共働きの4人家族で扶養家族は子供2人の場合、所得制限は年収約920万円とされています。

夫婦どちらかの収入ならば基準額以下であっても、合算されると基準を超えてしまう家庭は続出します。

特に夫婦2人が正社員で働いている家庭を直撃します。中日新聞の記事にある通り、夫婦の収入が各500万円(合算で1000万円)でも基準を超えてしまいかねません。

これは「共働き家庭いじめ」としか言い様がありません。

また、夫婦の合計収入が1500万円以上等の場合は特例給付の縮小or廃止を検討しているともされています。

こうした世帯収入が非常に高い層は、特例給付が廃止されても家計に大きな影響は受けないでしょう。

その反面、子育て世帯を対象とした様々な手当や特例が所得制限によって外されている事への不満は非常に大きいと聞きます。

私の友人(高度専門職)も「何も貰えない、ふるさと納税ぐらいしかない」と嘆いていました。

また、高所得層の手当が縮小or廃止されると、次に対象となる可能性があるのは中間所得層(アッパーミドル)です。徐々に基準を切り下げ、手当を縮小する事への警戒感が生じます。

消費増税したばかり

この話を聞いて真っ先に感じたのは「何の為の消費増税と幼児教育保育の無償化だったのか」でした。

昨年10月の消費増税は「子ども・子育て支援の充実」が大きな目標の一つでした。

子ども・子育て支援の充実に関しては、平成30年度においても、引き続き、子ども・子育て会議資料において「0.7兆円の範囲で実施する事項」と整理された「質の向上」及び「量的拡充」を実施するため、平成30年度の「社会保障の充実」に充てられる消費税増収分1.35兆円等のうちの0.7兆円程度を充てることとしている。

https://www.mhlw.go.jp/file/05-Shingikai-11901000-Koyoukintoujidoukateikyoku-Soumuka/0000199266.pdf

これによって3~5歳児の保育料が無償化され、保育施設等の整備も充実されるはずでした。

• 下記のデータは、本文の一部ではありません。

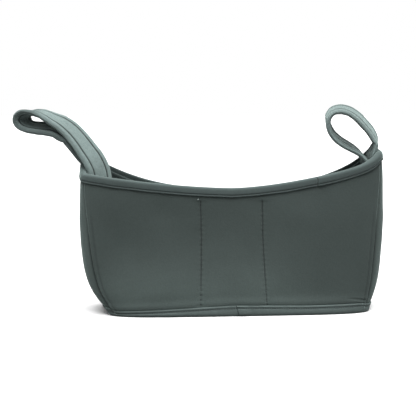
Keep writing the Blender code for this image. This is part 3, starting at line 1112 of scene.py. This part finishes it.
def left_strap_knots():
    """A flattened, twisted loop that leans out over the left end, both ends inside it."""
    end = MOUTH_SHIFT - half_length(1)
    # Centre from the end's outer face at the rim, then the width direction
    front_leg = [
        (0.0226, -0.0062, 0.1500, 0.86, 0.51, 0.00), (0.0226, -0.0055, 0.1660, 0.82, 0.56, 0.12),
        (0.0206, -0.0038, 0.1803, 0.72, 0.63, 0.28), (0.0145, -0.0029, 0.1935, 0.67, 0.66, 0.31),
        (0.0072, -0.0016, 0.2040, 0.59, 0.71, 0.35), (-0.0014, -0.0008, 0.2160, 0.50, 0.77, 0.38),
        (-0.0123, 0.0005, 0.2285, 0.42, 0.81, 0.40),
    ]
    # The way each of those knots runs, and how far the back leg slides inwards there
    runs = [
        ((0.00, 0.00, 1.00), 0.0040), ((-0.10, 0.00, 1.00), 0.0040),
        ((-0.40, 0.05, 0.91), 0.0030), ((-0.47, 0.08, 0.88), 0.0025),
        ((-0.56, 0.09, 0.82), 0.0006), ((-0.64, 0.09, 0.77), -0.0008),
        ((-0.78, 0.07, 0.63), -0.0010),
    ]
    bight = [
        (-0.0235, 0.0008, 0.2376, 0.33, 0.87, 0.37), (-0.0345, 0.0008, 0.2432, 0.28, 0.92, 0.25),
        (-0.0425, 0.0003, 0.2474, 0.28, 0.95, 0.15), (-0.0500, 0.0000, 0.2505, 0.34, 0.94, 0.07),
        (-0.0600, 0.0000, 0.2518, 0.42, 0.91, 0.01), (-0.0690, 0.0000, 0.2495, 0.52, 0.85, -0.03),
        (-0.0732, 0.0000, 0.2438, 0.57, 0.82, -0.01), (-0.0702, 0.0000, 0.2380, 0.56, 0.82, 0.06),
        (-0.0632, 0.0000, 0.2342, 0.49, 0.85, 0.16), (-0.0533, 0.0004, 0.2325, 0.40, 0.87, 0.26),
        (-0.0432, 0.0010, 0.2318, 0.32, 0.87, 0.33), (-0.0323, 0.0014, 0.2303, 0.31, 0.86, 0.38),
        (-0.0232, 0.0022, 0.2262, 0.37, 0.83, 0.40),
    ]
    back_leg = [behind(knot, way, slide) for knot, (way, slide) in zip(front_leg, runs)]
    path = front_leg + bight + back_leg[::-1]
    return [(end + x, *rest) for x, *rest in path]


def strap_section():
    """Closed section as (across, through): round folded edges, a stitch groove inside each."""
    flat = STRAP_WIDTH / 2 - STRAP_ROUND
    across = np.linspace(-flat, flat, 62)
    crown = STRAP_CROWN * (across / (STRAP_WIDTH / 2)) ** 2
    face = STRAP_THICK / 2 - crown - STRAP_GROOVE * stitch_groove(across)
    top = np.stack([across, face], axis=1)
    turn = np.radians([18, 36, 54, 72])
    middle = np.array([flat, STRAP_THICK / 2 - STRAP_CROWN - STRAP_ROUND])
    corner = middle + STRAP_ROUND * np.stack([np.sin(turn), np.cos(turn)], axis=1)
    side = np.array([(STRAP_WIDTH / 2 + 0.0001, height) for height in (0.0008, -0.0008)])
    edge = np.concatenate([corner, side, corner[::-1] * (1, -1)])
    return np.concatenate([top, edge, top[::-1] * (1, -1), edge[::-1] * (-1, 1)])


def stitch_groove(across):
    """1 at the bottom of each of the two stitched grooves, falling to 0 beside them."""
    return bell(np.abs(across) - STRAP_STITCH_ASIDE, GROOVE_WIDTH)


def strap_frames(knots):
    """Centre, width and thickness directions at even steps through the knots."""
    path = resample(curve(knots, 12), STRAP_STEP)
    centre, across = path[:, :3], path[:, 3:]
    along = np.gradient(centre, axis=0)
    along /= np.linalg.norm(along, axis=1)[:, None]
    across = across - (across * along).sum(axis=1)[:, None] * along
    across /= np.linalg.norm(across, axis=1)[:, None]
    through = np.cross(along, across)
    return centre, across, through


def make_strap(name, knots, material, seed, shaded_from, line_width):
    """One strap, with painted shade on its inner face, and on both faces from the share shaded_from of
    its length on. Returns its rows of stitches.
    """
    centre, across, through = strap_frames(knots)
    section = strap_section()
    run = lengths_along(centre)
    crinkle = waves((*STRAP_CRINKLE, seed), run[:, None], section[:, 0])
    crinkle += waves((*STRAP_BUCKLE, seed + 3), run[:, None], section[:, 0])
    scale = 1 + crinkle / (STRAP_THICK / 2)
    aside = np.abs(section[:, 0])
    # Painted shade in the stitched grooves
    crease = bell(aside - STRAP_STITCH_ASIDE, line_width) * (aside < STRAP_WIDTH / 2 - STRAP_ROUND)
    # Painted shade on the strap's inner face, and on both faces of its length from shaded_from on
    inner = smooth(0.0012, 0.0028, section[:, 1])
    shaded = smooth(shaded_from, shaded_from + 0.06, run / run[-1])
    painted_shade = np.maximum(inner[None, :], shaded[:, None])
    sections = (centre[:, None, :]
                + across[:, None, :] * section[None, :, 0, None]
                + through[:, None, :] * (section[None, :, 1] * scale)[..., None])
    marks = {"crease": crease[::-1], "painted_shade": painted_shade[:, ::-1]}
    obj = tube(name, sections[:, ::-1], material, (name,), marks=marks)
    rows = []
    for side in (-1, 1):
        for face in (-1, 1):
            line = centre + across * side * STRAP_STITCH_ASIDE
            line = line + through * face * (STRAP_THICK / 2 - STRAP_GROOVE)
            rows.append(stitches(line, through * face))
    return rows


# Sewing


def front_rows():
    """Rows down the two front lines and beside the end seams of the front and back."""
    rows = []
    for line in DIVIDER_AT:
        z = np.linspace(*LINE_STITCHES, 90)
        q = q_at(line_x(line, z), z)
        depth = wall_relief(0, q, z) + front_slump(q, z)
        rows.append(stitches(wall(q, z, depth), wall_normal(q, z)))
    z = np.linspace(*SEAM_STITCHES, 90)
    for side, slump in ((0, front_slump), (2, back_slump)):
        inset = SEAM_ALLOWANCE / side_length(side)
        for share in (inset, 1 - inset):
            q = side + share + 0 * z
            depth = wall_relief(side, q, z) + slump(q, z)
            rows.append(stitches(wall(q, z, depth), wall_normal(q, z)))
    return rows


def knot_rows():
    """The light knot that ends the left stitch line at its top."""
    _, head = DIVIDER_AT[0]
    z = KNOT_HEIGHT + np.array([0.0, 0.0005, 0.0011, 0.0016])
    x = head - KNOT_ASIDE + np.array([0.0, 0.0004, 0.0009, 0.0013])
    q = q_at(x, z)
    line = wall(q, z, front_slump(q, z) - 0.0003)
    return [stitches(line, wall_normal(q, z), pitch=0.0022, length=0.0020, radius=0.0006)]


def rim_rows():
    q = np.linspace(0, 4, SEWN_POINTS)
    z = rim_height(q) - RIM_STITCH_DROP
    normal = wall_normal(q, z)
    return [stitches(wall(q, z, RIM_THREAD), normal), stitches(wall(q, z, LINING_THREAD), -normal)]


def band_rows():
    q = np.linspace(0, 4, SEWN_POINTS)
    foot = wall(q, FLOOR)
    z = band_top(q, foot[:, 0]) - BAND_STITCH_DROP
    return [stitches(wall(q, z, BAND_THREAD), wall_normal(q, z))]


# Stage, lamps and camera


def make_stage():
    """A wide floor that takes the shadow, nearly white to see but dim in the light that it gives."""
    material, nodes = new_material("floor")
    tone = nodes.times(nodes.seen(), FLOOR_SEEN - FLOOR_BOUNCE)
    tone = nodes.plus(tone, FLOOR_BOUNCE)
    grey = nodes.add("ShaderNodeCombineColor", Red=tone, Green=tone, Blue=tone)
    nodes.finish(Base_Color=grey.outputs[0], Roughness=0.9, Specular_IOR_Level=0.0)
    mesh = bpy.data.meshes.new("floor")
    corners = [(x * FLOOR_REACH, y * FLOOR_REACH, 0) for x, y in ((-1, -1), (1, -1), (1, 1), (-1, 1))]
    mesh.from_pydata(corners, [], [(0, 1, 2, 3)])
    mesh.materials.append(material)
    add_object("floor", mesh)


def make_world():
    """Soft even light, seen as plain white by the camera and in reflections."""
    world = bpy.data.worlds.new("studio")
    bpy.context.scene.world = world
    world.use_nodes = True
    world.node_tree.nodes.clear()
    nodes = Nodes(world.node_tree)
    light = nodes.add("ShaderNodeBackground", Strength=AMBIENT)
    white = nodes.add("ShaderNodeBackground", Color=(1.0, 1.0, 1.0, 1.0))
    choose = nodes.add("ShaderNodeMixShader")
    for socket, value in zip(choose.inputs, (nodes.seen(), light.outputs[0], white.outputs[0])):
        nodes.put(socket, value)
    nodes.add("ShaderNodeOutputWorld", Surface=choose.outputs[0])


def add_sun(name, strength, turn):
    light = bpy.data.lights.new(name, "SUN")
    light.energy = strength
    light.angle = math.radians(SUN_ANGLE)
    add_object(name, light).rotation_euler = [math.radians(angle) for angle in turn]


def make_camera():
    camera = bpy.data.cameras.new("camera")
    camera.lens = LENS
    camera.sensor_width = 36.0
    obj = add_object("camera", camera)
    away = Vector((
        math.sin(AZIMUTH) * math.cos(ELEVATION),
        -math.cos(AZIMUTH) * math.cos(ELEVATION),
        math.sin(ELEVATION),
    ))
    obj.location = Vector(TARGET) + DISTANCE * away
    obj.rotation_euler = (-away).to_track_quat("-Z", "Y").to_euler()
    bpy.context.scene.camera = obj


def main():
    bpy.context.scene.view_settings.view_transform = "Standard"
    foam = cloth("foam_cloth", BODY, FOAM_KNIT, bump=0.00016)
    tape = cloth("binding_tape", TAPE_COLOUR, TAPE_KNIT, sheen=0.9)
    band = cloth("band_tape", BAND_COLOUR, TAPE_KNIT)
    lining = cloth("lining_cloth", LINING, LINING_KNIT)
    webbing = cloth("strap_cloth", STRAP, STRAP_KNIT, bump=0.00038, mottle=0.2, fleck=0.28, sheen=0.6)
    thread = thread_material("thread", THREAD)
    make_walls(foam)
    make_base(foam)
    make_rim(tape)
    make_band(band)
    make_pocket(lining, tape)
    make_divider("left_divider", DIVIDER_AT[0], lining, tape)
    make_divider("right_divider", DIVIDER_AT[1], lining, tape)
    left, right = left_strap_knots(), right_strap_knots()
    rows = make_strap("left_strap", left, webbing, 1.5, LEFT_SHADED_FROM, LEFT_LINE_WIDTH)
    rows += make_strap("right_strap", right, webbing, 6.5, 1.0, RIGHT_LINE_WIDTH)
    sew("strap_thread", rows, thread)
    sew("front_thread", front_rows(), thread)
    sew("front_knot", knot_rows(), thread_material("knot_thread", KNOT))
    sew("rim_thread", rim_rows(), thread)
    sew("band_thread", band_rows(), thread)
    make_stage()
    make_world()
    add_sun("top", *TOP_SUN)
    add_sun("front", *FRONT_SUN)
    add_sun("back", *BACK_SUN)
    make_camera()


main()
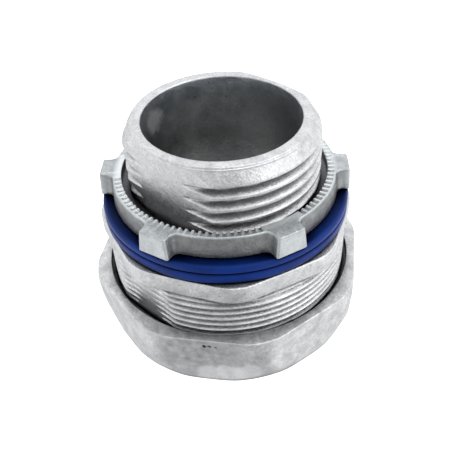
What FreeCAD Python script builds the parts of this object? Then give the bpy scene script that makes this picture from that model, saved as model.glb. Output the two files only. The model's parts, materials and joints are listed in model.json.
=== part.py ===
import FreeCAD, Part
import math
import os

# Trade size 3/4 raintight compression connector for rigid and intermediate metal conduit.
# Origin: on the axis, in the plane of the shoulder face that the sealing ring sits on.
# +Z points out of the box end. The conduit enters from -Z. All lengths are millimetres.

INCH = 25.4
FULL_TURN = 360.0
TOUCH = 0.01  # an edge this close to a plane or a wall lies on it
AXIS_POINT = FreeCAD.Vector(0, 0, 0)
AXIS = FreeCAD.Vector(0, 0, 1)
OCTAGON_HALF_ANGLE = math.radians(22.5)
FLANK_TAN = math.tan(math.radians(30.0))  # both threads have 60 degree profiles
FLANK_COS = math.cos(math.radians(30.0))

# Conduit, and the clearances round it
CONDUIT_R = 26.7 / 2
CONDUIT_GAP = 0.2
SLIP_GAP = 0.1
CONDUIT_SOCKET_R = CONDUIT_R + CONDUIT_GAP
THROAT_R = 10.5

# Box thread, 3/4-14 straight
BOX_PITCH = INCH / 14
BOX_MAJOR_R = 13.15
BOX_ROOT_R = 12.05
BOX_CREST_WIDTH = 0.3
BOX_CREST_Z = 12.35  # centre of the top crest where the helix crosses the +X side

# Compression thread, 24 threads to the inch
GLAND_PITCH = INCH / 24
GLAND_MAJOR_R = 17.1
GLAND_ROOT_R = 16.5
GLAND_CREST_WIDTH = 0.12
GLAND_CREST_Z = -4.18

# Gaps between mating threads: crest to root, and square to the flanks
CREST_GAP = 0.16
FLANK_GAP = 0.13

# Body heights
RIM_Z = 14.05
SHOULDER_BOTTOM_Z = -2.65
CONDUIT_STOP_Z = -1.6
BODY_END_Z = -11.95
NECK = 0.95  # plain neck between the shoulder and the compression thread
BOX_NECK = 1.6  # the same under the sealing ring

# Shoulder and the mouth that the seal is pressed into
SHOULDER_APOTHEM = 17.0
MOUTH_R = 15.4
MOUTH_CONE_Z = -7.05

# Sealing ring and locknut, both on the box thread
FACE_GAP = 0.1
RING_R = 17.1
RING_TOP_Z = 3.0
LOCKNUT_BOTTOM_Z = RING_TOP_Z + FACE_GAP
LOCKNUT_TOP_Z = 6.2
LUG_COUNT = 6
PAD_LUG_ANGLE = -20.0  # this lug and every second one from it have no crown teeth beside them

# Gland nut
NUT_TOP_Z = -8.65
NUT_BOTTOM_Z = -17.6
NUT_APOTHEM = 18.95
NUT_CORNER_ANGLE = 9.5
SEAT_CONE_TOP_Z = -14.9
SEAT_R = 15.2

# Stack inside the gland nut at rest. It moves up by this much before the seal meets its cone
TIGHTENING_TRAVEL = 2 * GLAND_PITCH
STACK_R = 15.2
STACK_BORE_R = CONDUIT_SOCKET_R + SLIP_GAP
SEAL_TOP_Z = -8.0
SEAL_BOTTOM_Z = -11.15
WASHER_BOTTOM_Z = -11.8
STACK_GAP = 0.05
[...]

しかし、それから満1年しか立っていない時期に「財源が足りない」と言い出すとは、計画性と見通しの無さが露呈したとしか言い様がありません。

子育てには時間とお金が掛かります。大学卒業までの学費を念頭に置き、教育費を計画的に積み立てています。

もしも児童手当が大幅にカットされてしまうと、資金計画に大幅な狂いが生じてしまいます。特に教育費に決して余裕が無い、中間所得層に非常に大きな影響を与えます。

また、報じられいる内容は「子育て支援予算間の付け替え」です。財布の中身を右から左へ動かすだけです。少子化を抑制する効果は極めて限られるでしょう。

少子化対策に必要なのは「子育て支援や若年層の経済支援予算の純増」です。